Today, St. Augustine is known as a picturesque Florida vacation spot. Famed as the nation’s oldest city, it’s a quaint locale that was recently lauded by the New York Times for its “magic waters,” “moss-draped live oak trees,” and “butter pecan milkshakes.” But just decades ago, the city was the site of some of the civil rights movement’s most perilous protests.

It was here that a delegation of 16 Reform rabbis and one lay leader arrived, at the invitation of Dr. Martin Luther King Jr., to stage a public protest—with the goal of submitting to arrest. Here, the rabbis were imprisoned overnight on June 18, 1964, in what was thought to be the largest mass arrest of rabbis in American history. From their cell, they wrote a joint manifesto, Why We Went, a profound document that expresses the rabbis’ political and religious aspirations.
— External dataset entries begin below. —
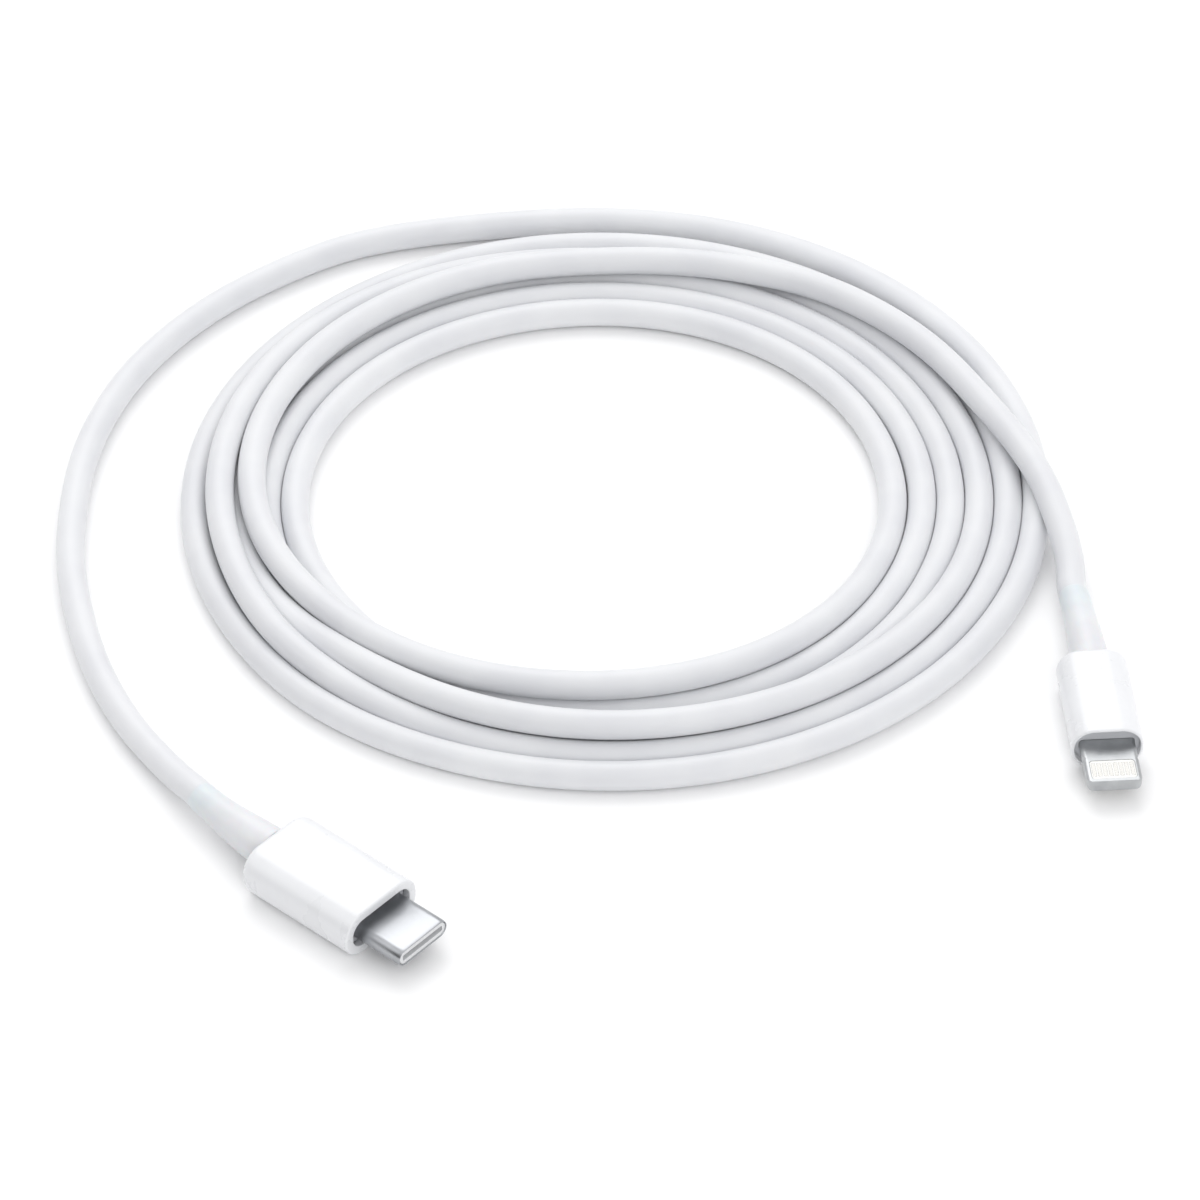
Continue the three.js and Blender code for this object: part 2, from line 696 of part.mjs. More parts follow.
const cable = new THREE.Group();
cable.add(
  plugs,
  mesh("cord_coil", coilRing(), MATERIAL.jacket),
  tail("cord_type_c_tail", TYPE_C_TAIL, TYPE_C, 18),
  tail("cord_blade_tail", BLADE_TAIL, BLADE, 4),
);

// The part's origin is the middle of the two plugs' footprint, on the table.
const footprint = new THREE.Box3().setFromObject(plugs, true);
const middle = footprint.getCenter(new THREE.Vector3());
cable.position.set(-middle.x, -middle.y, 0);

const part = new THREE.Group();
part.add(cable);

export default part;
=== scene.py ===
"""A white two metre charging cable, wound six times into a loose round coil on a table.

One end holds a type-C plug with an oval steel shell, the other a flat blade plug with eight contacts on
each face. The CAD model gives every place and size; this script gives the cord its real length and each
surface its finish.
"""
import json
import math

import bmesh
import bpy
import numpy as np
from mathutils import Matrix, Vector


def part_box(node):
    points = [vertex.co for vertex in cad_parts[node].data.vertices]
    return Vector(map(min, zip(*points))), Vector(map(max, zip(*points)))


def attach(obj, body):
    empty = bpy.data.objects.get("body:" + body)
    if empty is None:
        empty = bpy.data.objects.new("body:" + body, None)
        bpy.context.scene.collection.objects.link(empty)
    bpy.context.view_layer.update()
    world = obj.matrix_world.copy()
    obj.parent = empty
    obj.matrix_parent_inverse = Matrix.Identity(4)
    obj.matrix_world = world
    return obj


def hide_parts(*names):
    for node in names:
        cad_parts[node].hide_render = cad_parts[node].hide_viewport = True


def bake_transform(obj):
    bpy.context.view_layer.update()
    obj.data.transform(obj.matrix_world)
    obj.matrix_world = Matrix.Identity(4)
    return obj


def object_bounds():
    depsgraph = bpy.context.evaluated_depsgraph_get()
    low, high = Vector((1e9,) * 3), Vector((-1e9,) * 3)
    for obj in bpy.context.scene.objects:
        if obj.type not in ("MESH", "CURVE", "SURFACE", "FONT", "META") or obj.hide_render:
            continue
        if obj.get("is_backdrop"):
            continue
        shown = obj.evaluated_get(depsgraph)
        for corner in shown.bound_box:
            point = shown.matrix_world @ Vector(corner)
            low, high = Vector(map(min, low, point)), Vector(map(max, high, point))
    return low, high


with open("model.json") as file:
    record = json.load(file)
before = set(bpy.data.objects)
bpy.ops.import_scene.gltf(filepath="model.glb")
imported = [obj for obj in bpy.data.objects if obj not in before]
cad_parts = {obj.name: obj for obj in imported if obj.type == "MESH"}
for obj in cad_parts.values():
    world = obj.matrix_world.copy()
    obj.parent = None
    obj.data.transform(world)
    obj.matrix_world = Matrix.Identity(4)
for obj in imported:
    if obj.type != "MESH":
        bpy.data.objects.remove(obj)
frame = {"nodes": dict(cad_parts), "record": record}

CAD_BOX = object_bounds()
MM = 0.001
MOUNTS = {mount["name"]: mount for mount in frame["record"]["mounts"]}
NODES = frame["nodes"]


def node_middle(node):
    """The middle of a CAD node's box."""
    low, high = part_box(node)
    return (low + high) / 2


# The cord's route and the camera are measured from the middle of the coil, on the table.
COIL_CENTRE = node_middle("cord_coil")
COIL_CENTRE.z = 0


# ---- Camera ----

# Metres: where the camera looks, from the coil's middle, and from how far.
AIM = Vector((-0.0005, -0.0195, 0))
DISTANCE = 0.7
LOOKING_DOWN = math.radians(41)


def make_camera():
    data = bpy.data.cameras.new("camera")
    data.sensor_width = 36
    data.lens = 169
    camera = bpy.data.objects.new("camera", data)
    bpy.context.scene.collection.objects.link(camera)
    back = Vector((0, -math.cos(LOOKING_DOWN), math.sin(LOOKING_DOWN)))
    camera.location = COIL_CENTRE + AIM + back * DISTANCE
    camera.rotation_euler = (math.pi / 2 - LOOKING_DOWN, 0, 0)
    bpy.context.scene.camera = camera


make_camera()


# ---- The cord's route ----

# The height of the cord's middle where it lies on the table and where it lies on another strand.
CORD_DIAMETER = 0.0036
ON_TABLE = CORD_DIAMETER / 2
SECOND_LAYER = 0.00495

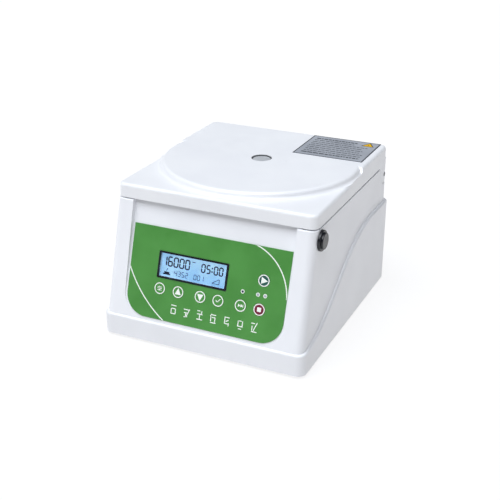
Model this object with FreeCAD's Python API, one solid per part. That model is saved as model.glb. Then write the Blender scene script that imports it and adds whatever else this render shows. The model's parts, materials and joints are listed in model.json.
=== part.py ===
import FreeCAD, Part
import math
import os

# Bench-top high-speed laboratory centrifuge, millimetres.
# X is to the right, Y to the back, Z up. The origin is at the middle of the footprint, on the bench.
# Each function below makes one sub-part in its place; the table at the end names and exports them.

Vector = FreeCAD.Vector
X_AXIS = Vector(1, 0, 0)
Y_AXIS = Vector(0, 1, 0)
Z_AXIS = Vector(0, 0, 1)

# ---- housing ------------------------------------------------------------------------------------
base_width = 271.6          # over the skirt
base_depth = 312.0
half_width = base_width / 2
half_depth = base_depth / 2
housing_bottom = 4.0        # height of the skirt's lower edge, on its feet
wall = 3.5                  # moulded wall of housing and lid
deck_z = 172.0              # top face of the deck under the lid
deck_wall = 4.0
skirt_top = 31.5            # height of the ledge along the front
ledge_drop = 51.0           # from the deck down to the ledge at the back
ledge_rear_top = deck_z - ledge_drop
ledge_round = 2.8
ledge_width = 3.0
sweep_low_y = -half_depth + 100.0           # the two pulls that shape the ledge's sweep up the flank
sweep_high_y = sweep_low_y + 32.0
sweep_end_y = half_depth - 70.0
skirt_corner = 11.0
upper_bottom = 25.0         # lower end of the upper body, hidden in the skirt
upper_half_low = half_width - ledge_width
flank_lean = 1.3            # how much narrower the upper body is at the deck, on each side
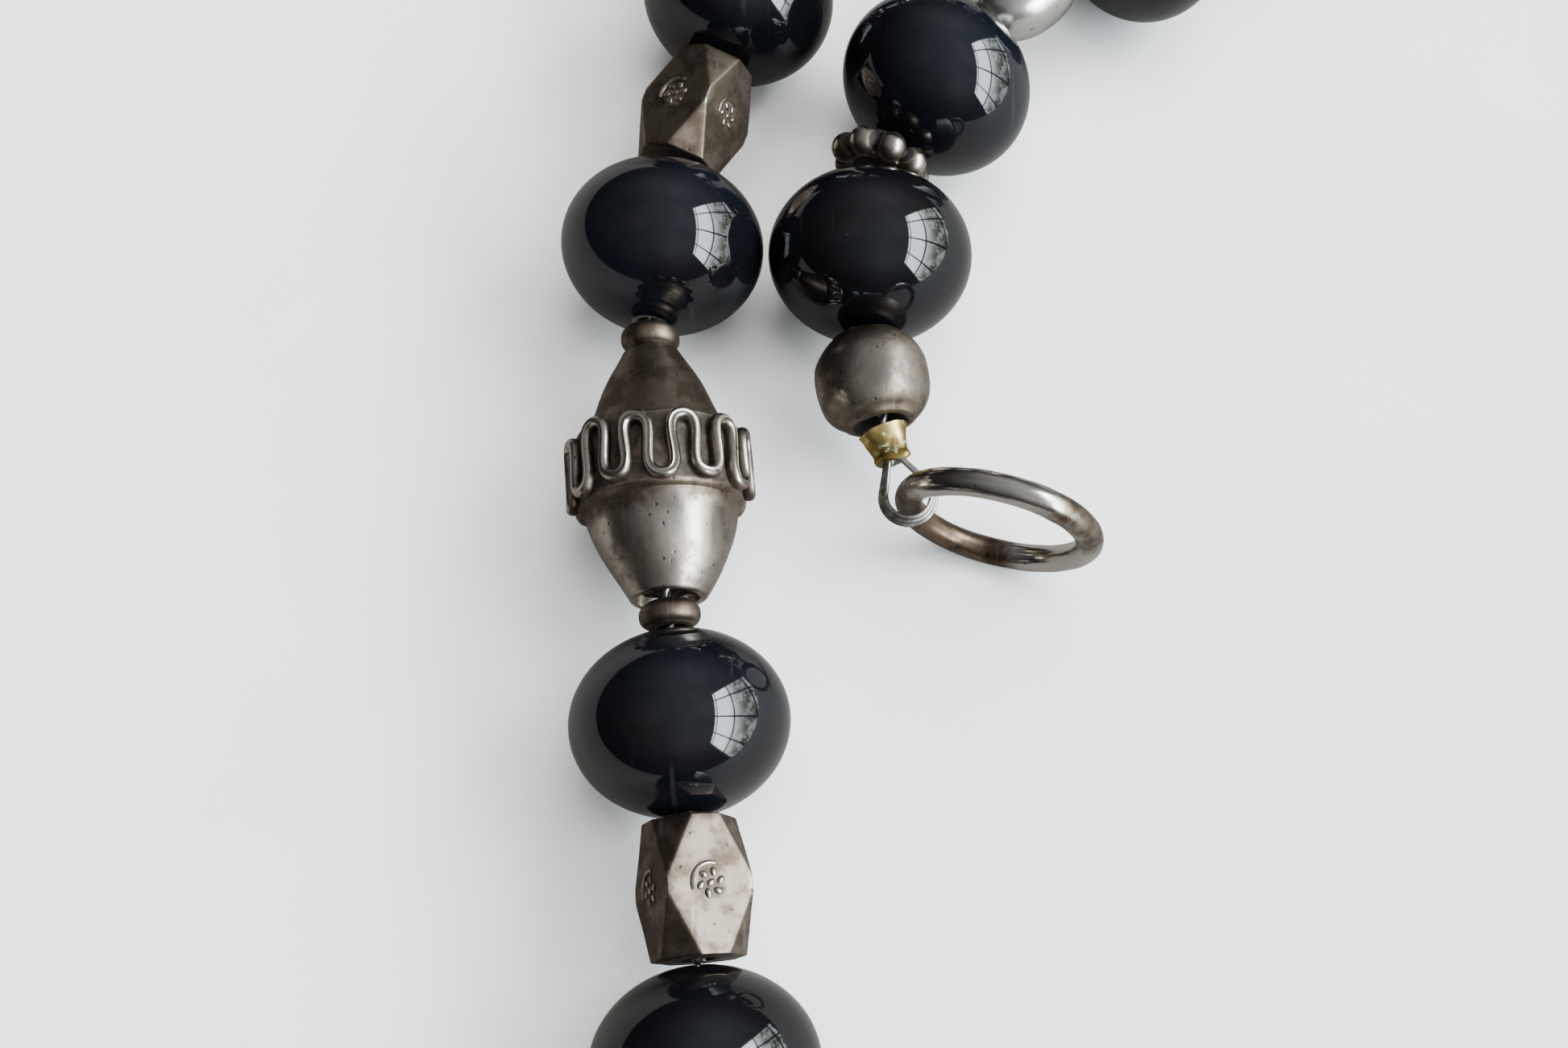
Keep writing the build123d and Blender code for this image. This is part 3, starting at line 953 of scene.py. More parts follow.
@dataclass
class FacetedBeads:
    """Square bars with cut corners and a stamped flower on each long face."""

    width: float = 5.6
    length: float = 8.4
    end_cut: float = 1.9
    side_cut: float = 3.8
    bore_radius: float = 0.9
    edge: float = 0.11
    petal_circle: float = 0.66
    petal_radius: float = 0.25
    petals: int = 6
    rim_arc: tuple[int, int] = (-105, 16)
    rim_circle: float = 1.2
    rim_radius: float = 0.14
    rolls: tuple[float, ...] = (12.0, -20.0, 28.0, -24.0)

    def body(self) -> bpy.types.Object:
        """Cut the corners off a box and ease the edges.

        Returns:
            The piece, its bore on Z and its middle at the origin.
        """
        to_object_mode()
        bpy.ops.mesh.primitive_cube_add(size=1.0)
        piece = bpy.context.object
        piece.name = "faceted_pattern"
        piece.scale = (self.width * MM, self.width * MM, self.length * MM)
        make_active(piece)
        bpy.ops.object.transform_apply(location=True, rotation=True, scale=True)
        for side_x in (-1, 1):
            for side_y in (-1, 1):
                for end in (-1, 1):
                    self._cut_corner(side_x, side_y, end)
        bpy.ops.object.mode_set(mode="OBJECT")
        tidy_mesh(piece)
        bevel = piece.modifiers.new("eased_edges", "BEVEL")
        bevel.width = self.edge * MM
        bevel.segments = 3
        bevel.limit_method = "ANGLE"
        bevel.angle_limit = math.radians(12)
        apply_modifiers(piece)
        return piece

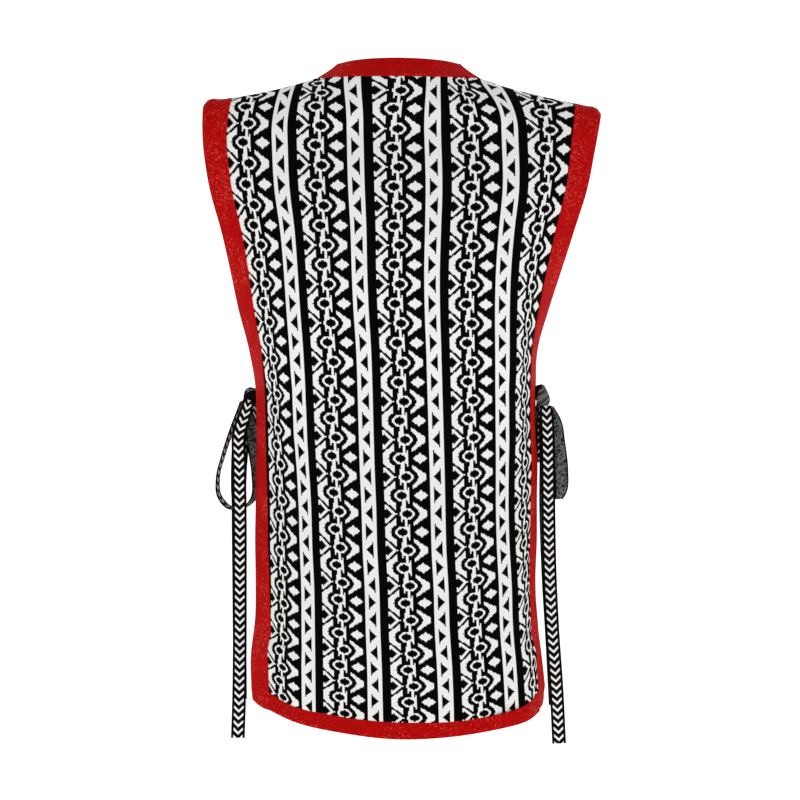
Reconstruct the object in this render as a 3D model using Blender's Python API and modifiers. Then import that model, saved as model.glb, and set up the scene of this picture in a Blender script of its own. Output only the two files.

Yet the story of the St. Augustine protests—and the role of its rabbinic participants—is often overlooked by civil rights histories, which focus on the renowned demonstrations in Montgomery and Birmingham. Similarly, Jewish accounts prioritize the movement’s iconic images—King and Rabbi Abraham Joshua Heschel marching arm-in-arm in Selma—rather than the work of lesser-known activists.

I’d never learned about the St. Augustine protests and its rabbinic participants during my college courses in civil rights. But once I found out about them, my curiosity led me to the St. Johns County Jail—where the rabbis were held—and to the homes of veteran local activists.